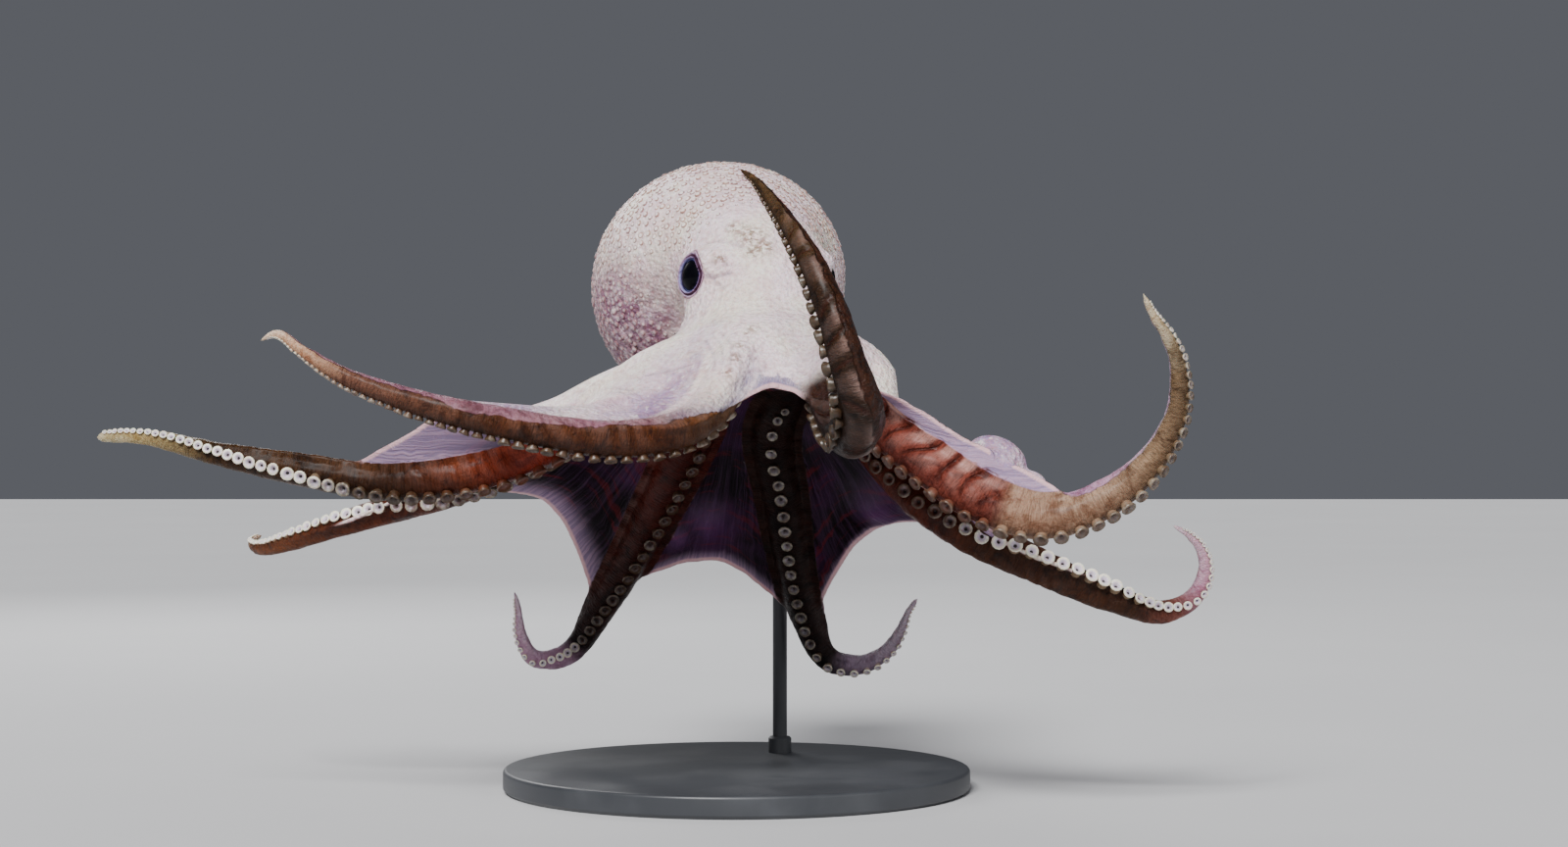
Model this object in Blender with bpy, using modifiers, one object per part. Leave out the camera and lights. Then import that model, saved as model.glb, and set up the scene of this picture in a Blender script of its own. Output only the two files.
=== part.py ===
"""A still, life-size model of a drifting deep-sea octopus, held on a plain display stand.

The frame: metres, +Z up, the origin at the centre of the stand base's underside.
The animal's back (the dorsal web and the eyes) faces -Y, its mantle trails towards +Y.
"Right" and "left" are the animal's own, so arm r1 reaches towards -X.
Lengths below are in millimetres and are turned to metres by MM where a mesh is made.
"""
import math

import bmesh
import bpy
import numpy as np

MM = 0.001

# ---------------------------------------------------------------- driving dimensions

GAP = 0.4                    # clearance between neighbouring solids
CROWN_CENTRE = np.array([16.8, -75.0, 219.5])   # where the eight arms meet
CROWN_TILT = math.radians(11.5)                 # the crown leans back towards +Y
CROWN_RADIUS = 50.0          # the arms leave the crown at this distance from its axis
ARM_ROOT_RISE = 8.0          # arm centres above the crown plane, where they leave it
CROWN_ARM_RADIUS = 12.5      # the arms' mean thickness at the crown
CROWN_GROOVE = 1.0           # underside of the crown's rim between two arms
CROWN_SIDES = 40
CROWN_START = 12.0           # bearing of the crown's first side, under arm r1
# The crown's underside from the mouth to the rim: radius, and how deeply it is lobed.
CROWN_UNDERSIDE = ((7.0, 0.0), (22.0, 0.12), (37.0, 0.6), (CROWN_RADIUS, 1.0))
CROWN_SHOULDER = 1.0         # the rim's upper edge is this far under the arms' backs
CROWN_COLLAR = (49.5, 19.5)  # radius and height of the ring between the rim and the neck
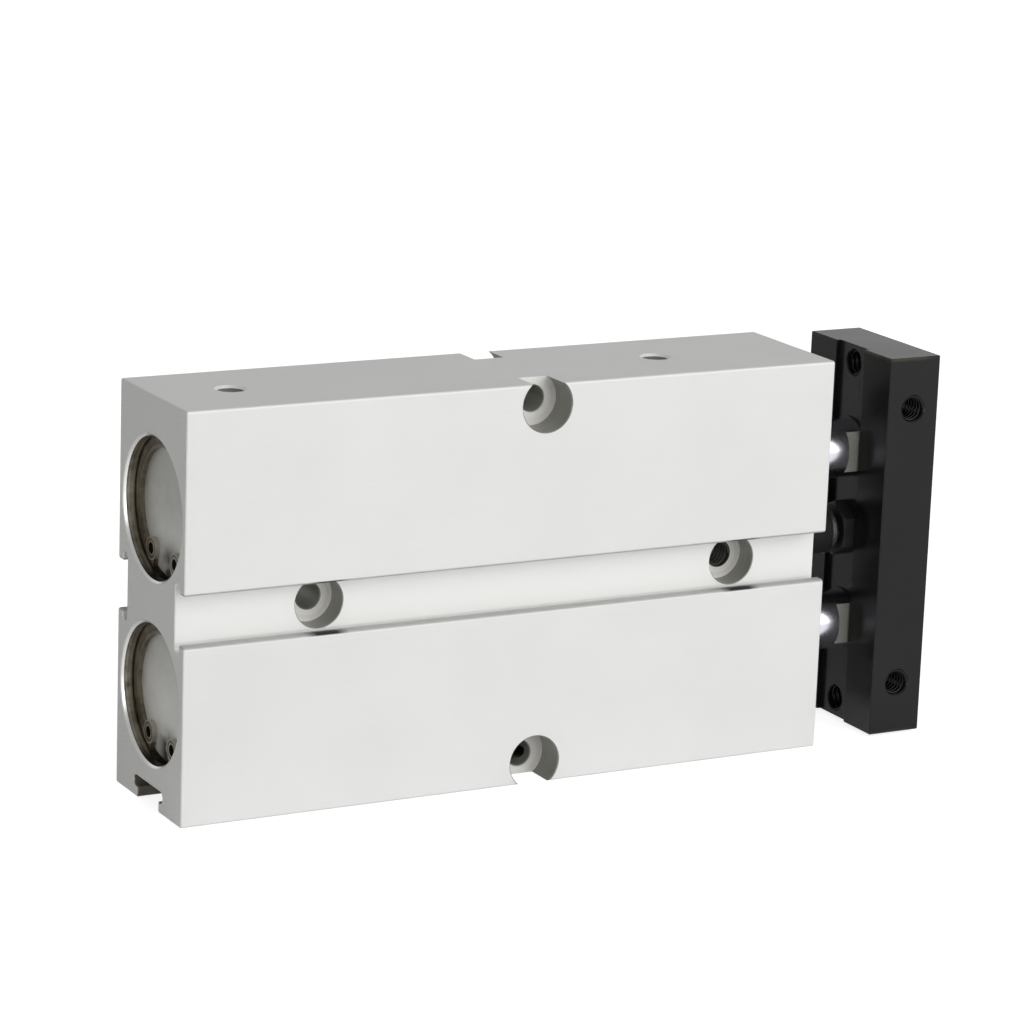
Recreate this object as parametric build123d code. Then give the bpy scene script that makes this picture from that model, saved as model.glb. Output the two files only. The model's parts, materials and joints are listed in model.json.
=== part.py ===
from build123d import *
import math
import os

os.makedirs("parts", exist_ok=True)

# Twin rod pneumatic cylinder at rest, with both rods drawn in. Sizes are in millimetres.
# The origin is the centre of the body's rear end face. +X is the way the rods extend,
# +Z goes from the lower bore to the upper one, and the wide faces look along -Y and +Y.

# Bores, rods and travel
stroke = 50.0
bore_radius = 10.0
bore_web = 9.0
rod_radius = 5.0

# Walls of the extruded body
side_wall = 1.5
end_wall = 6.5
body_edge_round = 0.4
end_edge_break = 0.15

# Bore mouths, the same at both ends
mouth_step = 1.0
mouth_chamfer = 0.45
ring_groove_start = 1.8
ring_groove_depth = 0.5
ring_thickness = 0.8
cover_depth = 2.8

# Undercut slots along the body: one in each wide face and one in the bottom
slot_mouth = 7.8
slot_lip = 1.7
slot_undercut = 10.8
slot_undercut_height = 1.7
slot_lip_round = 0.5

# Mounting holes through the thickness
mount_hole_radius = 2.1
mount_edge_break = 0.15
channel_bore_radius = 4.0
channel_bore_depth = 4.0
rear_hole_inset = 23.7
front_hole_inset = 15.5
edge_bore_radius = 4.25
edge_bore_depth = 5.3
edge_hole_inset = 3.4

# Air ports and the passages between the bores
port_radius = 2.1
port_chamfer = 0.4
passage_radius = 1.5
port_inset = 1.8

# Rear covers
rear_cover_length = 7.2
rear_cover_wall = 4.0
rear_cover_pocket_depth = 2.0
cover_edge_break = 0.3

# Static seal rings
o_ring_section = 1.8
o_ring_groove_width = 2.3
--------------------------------
[WHAT YOU WILL DO]:
What is needed here is an exact reproduction of all the entries.

[SOLUTION TO THIS PROBLEM]:
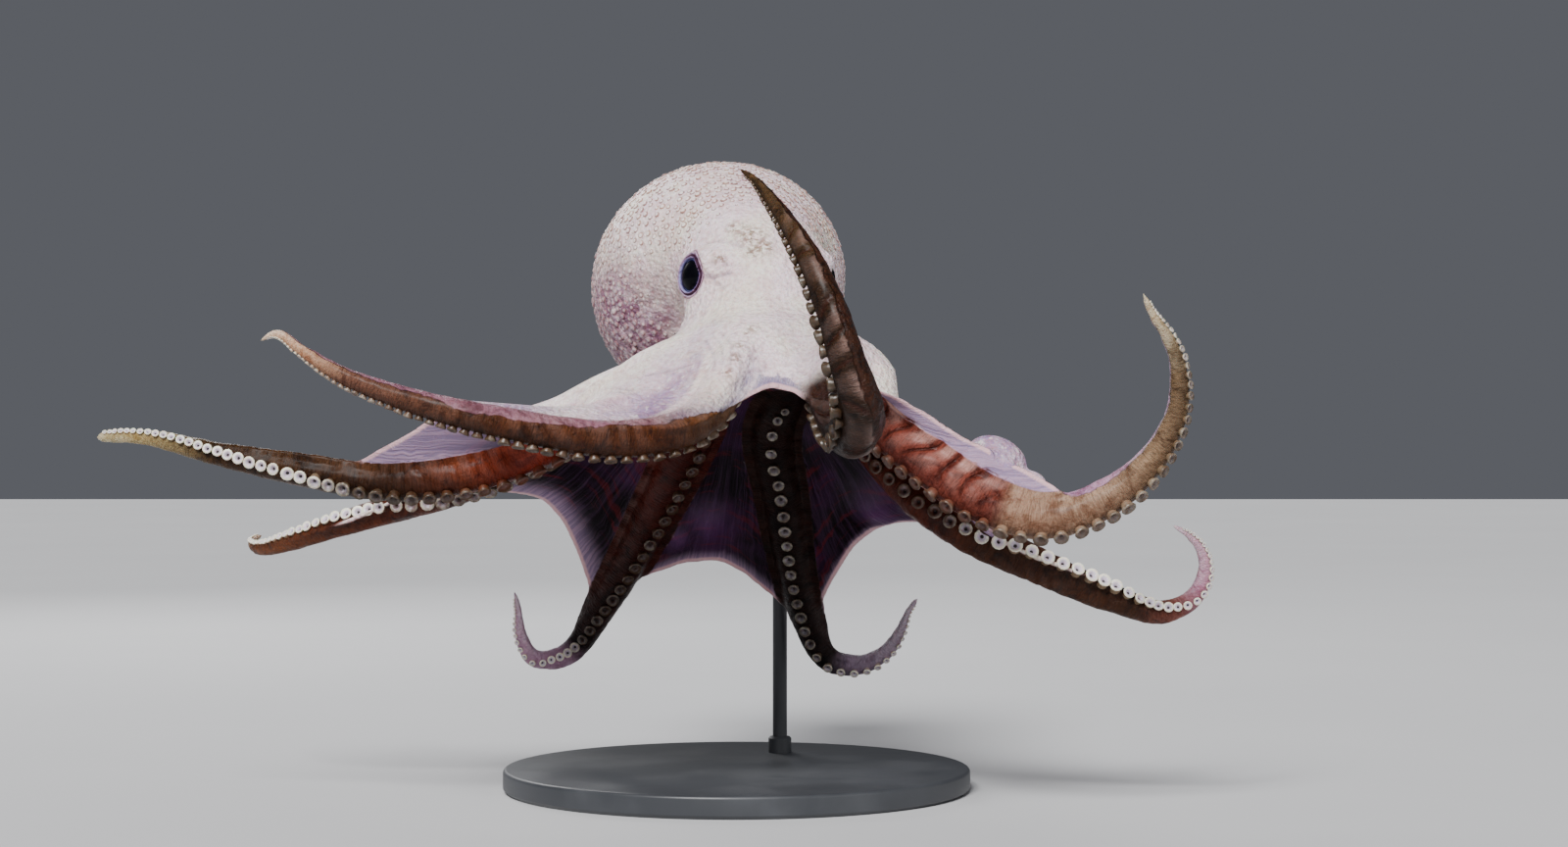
Model this object in Blender with bpy, using modifiers, one object per part. Leave out the camera and lights. Then import that model, saved as model.glb, and set up the scene of this picture in a Blender script of its own. Output only the two files.
=== part.py ===
"""A still, life-size model of a drifting deep-sea octopus, held on a plain display stand.

The frame: metres, +Z up, the origin at the centre of the stand base's underside.
The animal's back (the dorsal web and the eyes) faces -Y, its mantle trails towards +Y.
"Right" and "left" are the animal's own, so arm r1 reaches towards -X.
Lengths below are in millimetres and are turned to metres by MM where a mesh is made.
"""
import math

import bmesh
import bpy
import numpy as np

MM = 0.001

# ---------------------------------------------------------------- driving dimensions

GAP = 0.4                    # clearance between neighbouring solids
CROWN_CENTRE = np.array([16.8, -75.0, 219.5])   # where the eight arms meet
CROWN_TILT = math.radians(11.5)                 # the crown leans back towards +Y
CROWN_RADIUS = 50.0          # the arms leave the crown at this distance from its axis
ARM_ROOT_RISE = 8.0          # arm centres above the crown plane, where they leave it
CROWN_ARM_RADIUS = 12.5      # the arms' mean thickness at the crown
CROWN_GROOVE = 1.0           # underside of the crown's rim between two arms
CROWN_SIDES = 40
CROWN_START = 12.0           # bearing of the crown's first side, under arm r1
# The crown's underside from the mouth to the rim: radius, and how deeply it is lobed.
CROWN_UNDERSIDE = ((7.0, 0.0), (22.0, 0.12), (37.0, 0.6), (CROWN_RADIUS, 1.0))
CROWN_SHOULDER = 1.0         # the rim's upper edge is this far under the arms' backs
CROWN_COLLAR = (49.5, 19.5)  # radius and height of the ring between the rim and the neck
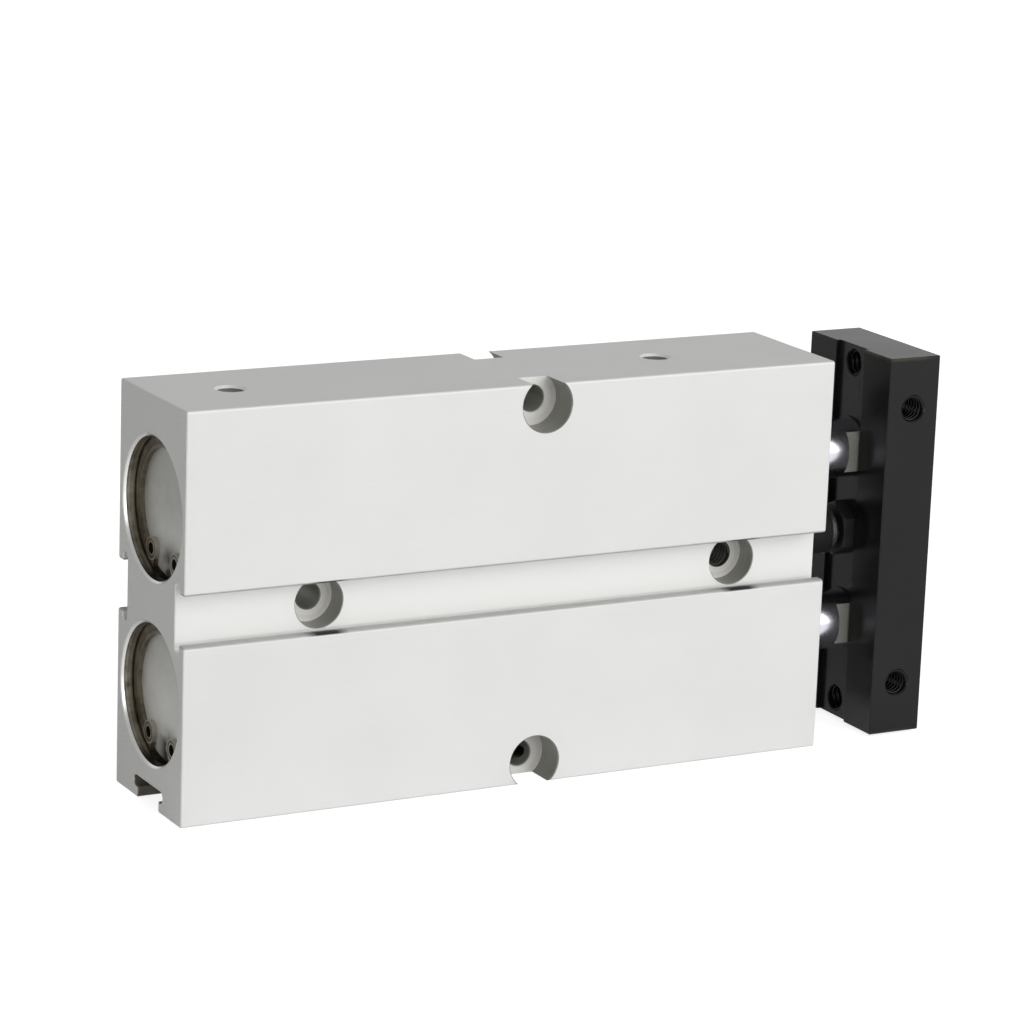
Recreate this object as parametric build123d code. Then give the bpy scene script that makes this picture from that model, saved as model.glb. Output the two files only. The model's parts, materials and joints are listed in model.json.
=== part.py ===
from build123d import *
import math
import os

os.makedirs("parts", exist_ok=True)

# Twin rod pneumatic cylinder at rest, with both rods drawn in. Sizes are in millimetres.
# The origin is the centre of the body's rear end face. +X is the way the rods extend,
# +Z goes from the lower bore to the upper one, and the wide faces look along -Y and +Y.

# Bores, rods and travel
stroke = 50.0
bore_radius = 10.0
bore_web = 9.0
rod_radius = 5.0

# Walls of the extruded body
side_wall = 1.5
end_wall = 6.5
body_edge_round = 0.4
end_edge_break = 0.15

# Bore mouths, the same at both ends
mouth_step = 1.0
mouth_chamfer = 0.45
ring_groove_start = 1.8
ring_groove_depth = 0.5
ring_thickness = 0.8
cover_depth = 2.8

# Undercut slots along the body: one in each wide face and one in the bottom
slot_mouth = 7.8
slot_lip = 1.7
slot_undercut = 10.8
slot_undercut_height = 1.7
slot_lip_round = 0.5

# Mounting holes through the thickness
mount_hole_radius = 2.1
mount_edge_break = 0.15
channel_bore_radius = 4.0
channel_bore_depth = 4.0
rear_hole_inset = 23.7
front_hole_inset = 15.5
edge_bore_radius = 4.25
edge_bore_depth = 5.3
edge_hole_inset = 3.4

# Air ports and the passages between the bores
port_radius = 2.1
port_chamfer = 0.4
passage_radius = 1.5
port_inset = 1.8

# Rear covers
rear_cover_length = 7.2
rear_cover_wall = 4.0
rear_cover_pocket_depth = 2.0
cover_edge_break = 0.3

# Static seal rings
o_ring_section = 1.8
o_ring_groove_width = 2.3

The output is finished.